Fantastic! This sounds like a plant I can grow on my shady deck (and my housemate is a huge fan of purple).
Welcome, Katie. I think you will love ‘Samobor,’ as will your housemate. Glad to see you here, and hope to see you soon again.
Love that Samabor Geranium. Ordered it from Martha Stewart when she did mailorder plants.I planted in my shade garden with Hellebores, Hostas ,Pulmunarias and other shade lovers. Always gets positive comments from garden visitors. Only wish it was a faster spreader. I have alot of gardening books but Margaret yours is my most used and shared with gardening friends.
Welcome, Kathy. So glad you like the good old book, and also this favorite plant. Mine sows around a lot so I have oodles. See you soon again, and thank you for your kind words.
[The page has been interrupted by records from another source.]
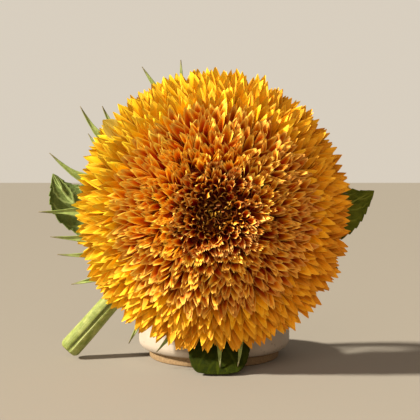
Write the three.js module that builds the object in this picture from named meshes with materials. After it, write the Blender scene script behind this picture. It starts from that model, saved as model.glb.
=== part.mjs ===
// A cut double sunflower bloom that leans on a low ceramic dish.
// Millimetres, +Z up. The origin is the centre of the dish's flat underside, and the bloom faces -Y.
import * as THREE from "three";

// ---- Driving dimensions ----

// The dish that carries the bloom.
const DISH_RADIUS = 43.5;
const DISH_HEIGHT = 22;
const DISH_WALL = 5;
const DISH_FLOOR = 8;
const FOOT_RADIUS = 37.4;
const FOOT_HEIGHT = 5;

// The bloom: the plane of its outer rays, how far it bulges forward, and how it is held.
const BLOOM_RADIUS = 75;
const BLOOM_STRETCH = 1.6;
const BLOOM_DEPTH = 40;
const BLOOM_CENTRE = new THREE.Vector3(1, -42, 85);
const BLOOM_TILT = 4;
const EYE_RADIUS = 13.5;
const DIMPLE_FLOOR = BLOOM_DEPTH - 4;
const RECEPTACLE_RADIUS = 34;
const RECEPTACLE_DEPTH = 18;
const NECK_RADIUS = 9;

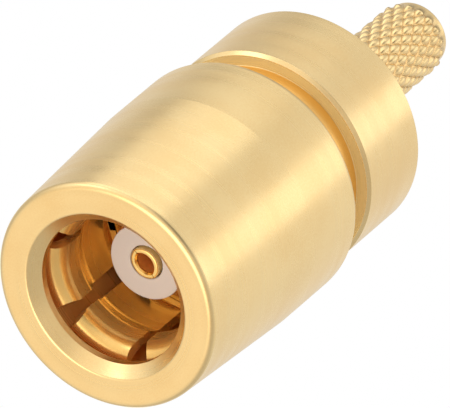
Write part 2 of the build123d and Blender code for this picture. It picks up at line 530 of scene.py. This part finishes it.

You’re blog is delightful! So is my ‘Samobor’ Geranium and thanks to you I now have a name for it. Before I became a ‘mature’ gardener I hadn’t kept track of the plants I put in my garden. Now I keep careful records.
Love that plant, Elizabeth. Glad to help you ID it! :)
I’ve had Samobor or a close relative for years. Brought it with me from NJ to the Hudson Valley, stuck it in a container for a season and then popped it into an empty spot in the back by a gravel path. This spring I found DOZENS of little volunteers (guess who doesn’t trim anything back?) so now I have enough to blanket a shady area where I can worship those gorgeous–almost black–flowers and two-toned foliage. Sometimes neglectful gardening pays off!